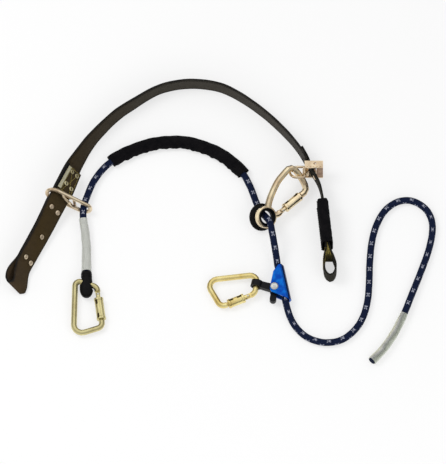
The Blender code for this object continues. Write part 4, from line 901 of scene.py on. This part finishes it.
def make_patch(frames, ring_at):
    """The riveted patch above the ring: webbing, a black bound edge, a plain tag strip and yellow seams."""
    start, stop = (ring_at + s for s in PATCH_SPAN)
    step_up = STRAP_THICKNESS + PATCH_GAP
    span = lines_at(frames, np.linspace(start, stop, 60))
    section = strap_section(STRAP_WIDTH, STRAP_THICKNESS - 0.0002, 0.0012)
    patch = drawn("strap_patch_webbing", "webbing", ribbon, span, section, step_up, None, start, sharp=50)
    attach(patch, "strap_and_rope")
    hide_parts("strap_patch")

    front = step_up + STRAP_THICKNESS / 2
    inset = 0.0028
    first, last = start + inset, stop - inset
    box_low, box_high = 0.0045, 0.0275
    cross_low, cross_high = 0.0062, 0.0258
    bm = bmesh.new()
    for path in (rectangle(first, last, box_low, box_high), [(first, cross_low), (last, cross_high)],
                 [(first, cross_high), (last, cross_low)]):
        stitch_line(bm, frames, path, front)
    tag_low, tag_high = TAG_ACROSS
    tag_start, tag_stop = start + 0.004, stop - 0.004
    tag_hem = 0.001
    tag_seam = rectangle(tag_start + tag_hem, tag_stop - tag_hem, tag_low + tag_hem, tag_high - tag_hem)
    stitch_line(bm, frames, tag_seam, front + TAG_GAP + TAG_THICKNESS - 0.0001, 0.0024, 0.0010, 0.0003)
    seam = finished("patch_stitching", bm, "yellow_thread")
    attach(seam, "strap_and_rope")

    binding_width = 0.0042
    edge = lines_at(frames, np.linspace(start - 0.0006, stop + 0.0006, 60))
    section = strap_section(binding_width, STRAP_THICKNESS + 0.0014, 0.0009, STRAP_WIDTH - 0.0040)
    binding = drawn("patch_edge_binding", "black_binding", ribbon, edge, section, step_up,
                    lambda a, h, d: 0.00015 * math.sin(a * 420) * outward(d), sharp=50)
    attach(binding, "strap_and_rope")

    def curl(along, height, depth):
        return 0.00018 * math.sin(along * 330) * math.sin(math.pi * (height - tag_low) / (tag_high - tag_low))
    strip = lines_at(frames, np.linspace(tag_start, tag_stop, 40))
    section = strap_section(tag_high - tag_low, TAG_THICKNESS, 0.0003, tag_low)
    tag_at = front + TAG_GAP + TAG_THICKNESS / 2
    tag = drawn("patch_tag_cloth", "tag_cloth", ribbon, strip, section, tag_at, curl, sharp=60)
    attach(tag, "strap_and_rope")
    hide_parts("patch_tag")


def make_strap_seams(frames, ring_at):
    """Dark seams along both edges of the strap, from above the patch to its end."""
    from_edge = 0.0032
    from_ring = 0.075
    before_end = 0.006
    face = STRAP_THICKNESS / 2 - 0.00012
    start, stop = ring_at + from_ring, distances(frames)[-1] - before_end
    bm = bmesh.new()
    for height in (from_edge, STRAP_WIDTH - from_edge):
        stitch_line(bm, frames, [(start, height), (stop, height)], face, 0.0034, 0.0014, 0.00034)
    seam = finished("strap_edge_seams", bm, "black_binding")
    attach(seam, "strap_and_rope")


def turned_rings(matrix, profile, sides):
    """Rings round a placement's Z, one for each (radius, height)."""
    return [[matrix @ Vector((radius * math.cos(a), radius * math.sin(a), height)) for a in full_turn(sides)]
            for radius, height in profile]


def turned_skin(bm, rings, solid):
    """The skin of a turned piece, whose corners are joined where they meet."""
    sides = len(rings[0])
    skin(bm, rings, lambda i, k: (k / sides, i * 0.001), (solid, solid))
    bmesh.ops.remove_doubles(bm, verts=bm.verts, dist=WELD)


def rivet_piece(name, matrix, profile, material, node):
    """A turned fastener: profile is (radius, height) down the outer side; a hollow one closes on itself."""
    rings = turned_rings(matrix, profile, 28)
    piece = drawn(name, material, turned_skin, rings, profile[0] != profile[-1], sharp=38)
    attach(piece, "strap_and_rope")
    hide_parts(node)


def rivet_places(frames, ring_at, places):
    result = []
    for along, height in places:
        row = lines_at(frames, [ring_at + along])[0]
        base, across, front = row[:3], row[3:6], row[6:9]
        ahead = np.cross(across, front)
        centre = base + across * height
        result.append(frame_matrix(centre, unit(ahead), unit(np.cross(front, ahead)), unit(front)))
    return result


def two_heads(top, bottom, start, shares):
    """A head's profile above top and the same below bottom: start, then shares of its radius and height."""
    head = [(RIVET_HEAD * wide, top + HEAD_HEIGHT * high) for wide, high in shares]
    front = start + head + [(RIVET_SHANK, top)]
    return front + [(radius, bottom - (level - top)) for radius, level in front[::-1]]


def domed_profile(top, bottom):
    """A solid rivet with a domed, slightly dished head at both ends."""
    return two_heads(top, bottom, [(0.0001, top + HEAD_HEIGHT * 0.80)], (
        (0.22, 0.84), (0.40, 1.0), (0.62, 0.93), (0.84, 0.62), (0.96, 0.30), (1.0, 0.08), (0.99, 0.0)))


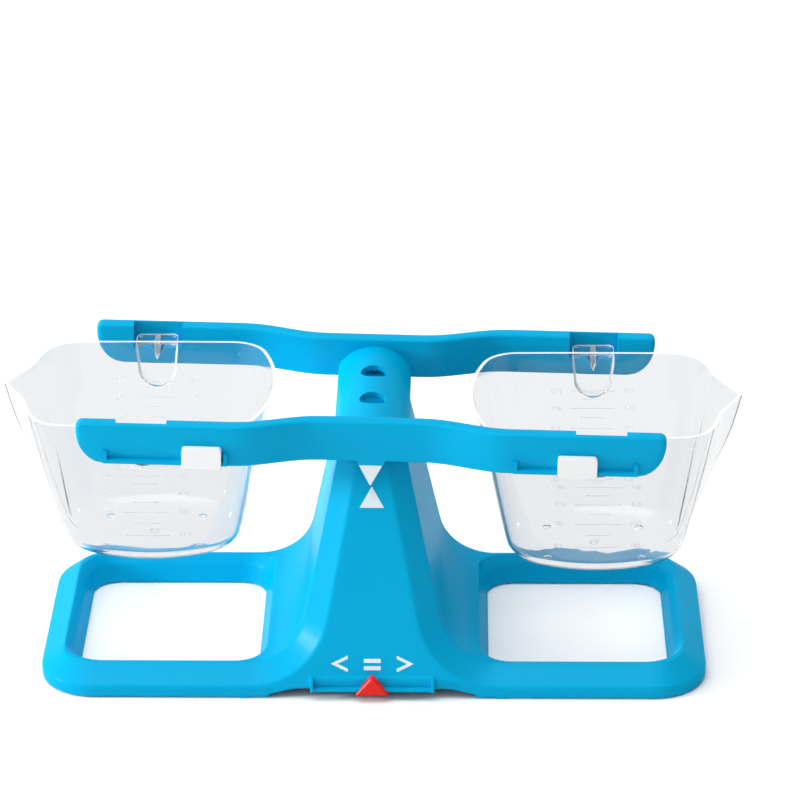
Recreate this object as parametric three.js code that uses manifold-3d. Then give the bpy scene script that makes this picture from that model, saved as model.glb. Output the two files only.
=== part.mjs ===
// Bucket balance: two clear buckets hang from a beam that rocks on the column of a wide base.
// Millimetres, +Z up, origin in the middle of the base on the ground. The signs face -Y.
import * as THREE from 'three';
import { mergeVertices } from 'three/addons/utils/BufferGeometryUtils.js';
import Module from 'manifold-3d';

// Colours
const blue = 0x009fd6;
const clear = 0xe9eef0;
const white = 0xf2f2f2;
const red = 0xe0372b;

// Rest pose: the beam stands a little down on the right
const restTiltDegrees = 1.5;
const pivotHeight = 140;
const restGap = 0.3;
const slideGap = 0.3;
const overrun = 1;

// Base plate: skirt, outer bevel, ridge
const baseHalfLength = 175;
const baseHalfDepth = 73.2;
const baseCornerRadius = 29;
const skirtHeight = 6.4;
const ridgeHeight = 15.2;
const ridgeInset = 12;
const ridgeCornerRadius = 15;
const ridgeFlat = 0.8;
const baseWall = 2.4;
const columnWall = 2.6;

// Foot loops: the hole through each side of the base
const holeNear = 60.4;
const holeHalfDepth = 53.8;
const holeFar = 155.6;
const holeCornerRadius = 14;
const holeDraftShare = 0.28;
const innerBevelDrop = 5;
const columnSideCornerRadius = 12;

// Column: front outline, ridge outline, leaning faces
const filletReach = 65;
const faceFilletRadius = 42;
const ridgeFilletRadius = 30.8;
const faceTopHalfWidth = 8;
const ridgeTopHalfWidth = 17.6;
const faceLeanShare = 0.22;
const ridgeLeanShare = 0.2;
const armColumnGap = 3;
const shoulderRise = 2;
const faceTopRadius = 3;
const shoulderRadius = 2.5;
const filletSteps = 12;
const columnSink = 0.15;
const halfTurnDegrees = 180;
const quarterTurnDegrees = 90;
const topSteps = 3;

// Column head: two notched cradles that carry the beam
const cradleRise = 1;
const cradleTopHalfWidth = 6.5;
const cradleBottomHalfWidth = 14;
const cradleSink = 3;
const cradleInnerY = 25;
const cradleOuterY = 35;
const notchHalfWidth = 1.8;

// Front edge: raised bottom, slider ledge and its stops
const raisedHeight = 5.3;
const raisedHalfWidth = 35;
const raisedEnd = 64;
const raisedDepth = 9;
const raisedSteps = 6;
const padHeight = 0.6;
const padLength = 5;
const padDepth = 2;
const padPlace = 67;
const padInset = 0.3;
const ledgeBottom = 4.7;
const ledgeHeight = 1.9;
const ledgeReach = 2.2;
const ledgeHalfLength = 32.3;
const markerStopWidth = 1.7;
const markerStopTop = 12;
const markerStopReach = 3;

// Marker: the triangle that slides on the ledge
const markerHalfWidth = 8.8;
const markerHeight = 10.8;
const markerBelowLedge = 1;
const markerPlate = 1.8;
const markerLip = 1.1;
const markerChamfer = 0.9;
const markerCornerRadius = 0.9;

// Beam arms
const armHalfLength = 149.8;
const armTopRise = 10.5;
const armHeight = 22;
const armThickness = 8.1;
const armWall = 2.1;
const armWave = 10;
const waveStart = 25.5;
const waveEnd = 71.5;
const armTopRadius = 1.6;
const armBottomRadius = 1;
const armEndRadius = 3.1;
const armEndSweep = 14.3;
const armFaceRadius = 2.2;
const armHollowEnd = 99;
const bucketArmGap = 4.6;

// Hanging pockets in the arms
const hangFromEnd = 33;
const hangReach = armHalfLength - hangFromEnd;
const hangDrop = 7.5;
const pocketHalfWidth = 13;
const pocketOuterWall = 2.5;
const grooveDepth = 5.5;
const grooveHalfWidth = 4;

// Slider tracks on the front arm
const trackInner = 73.5;
const trackFromEnd = 15.2;
const trackOuter = armHalfLength - trackFromEnd;
const trackReach = 2.7;
const trackRise = 1.4;
const trackHeight = 1.9;
const trackStopHeight = 6;
const trackStopWidth = 2;
const clipGrooveDepth = 2.4;

// Sliders
const sliderWidth = 20;
const sliderHeight = 10.9;
const sliderPlate = 1.5;
const sliderLip = 0.6;
const sliderWeb = 0.7;
const sliderLeg = 1;
const sliderLegRise = 1.6;
const sliderCornerRadius = 1.6;
const sliderLeftShare = 0.02078;
const sliderRightShare = 0.52208;
const sliderRoom = (trackStopWidth + sliderWidth) / 2 + slideGap;
const sliderTravel = trackOuter - trackInner - 2 * sliderRoom;
const sliderLeftPlace = -trackInner - sliderRoom - sliderLeftShare * sliderTravel;
const sliderRightPlace = trackInner + sliderRoom + sliderRightShare * sliderTravel;

// Bridge between the arms, with its two round holes and rocking edges
const bridgeRise = 6.3;
const bridgeRadius = 22;
const bridgeHalfWidth = 19.4;
const bridgeWall = 3;
const bridgeSteps = 16;
const bridgeHoleRadius = 7;
const bridgeHolePlace = 16.5;
const bridgeHoleRim = 1;
const edgeHalfWidth = 2.2;
const edgeInset = 1;

// Opening in the rear arm behind the bridge
const openingHalfWidth = 22.4;
const openingRise = 7;
const openingRadius = 5;

// Pointer below the front arm
const pointerHalfWidth = 8;
const pointerRoot = 1.3;
const pointerLength = 13.5;
const pointerPlate = 2.2;
const pointerTipHalfWidth = 0.5;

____

Transcribe the lines beginning at the one that contains "Recreate this object" and ending at the one that contains "const red = 0xe0372b;", with nothing added or left out.

Recreate this object as parametric three.js code that uses manifold-3d. Then give the bpy scene script that makes this picture from that model, saved as model.glb. Output the two files only.
=== part.mjs ===
// Bucket balance: two clear buckets hang from a beam that rocks on the column of a wide base.
// Millimetres, +Z up, origin in the middle of the base on the ground. The signs face -Y.
import * as THREE from 'three';
import { mergeVertices } from 'three/addons/utils/BufferGeometryUtils.js';
import Module from 'manifold-3d';

// Colours
const blue = 0x009fd6;
const clear = 0xe9eef0;
const white = 0xf2f2f2;
const red = 0xe0372b;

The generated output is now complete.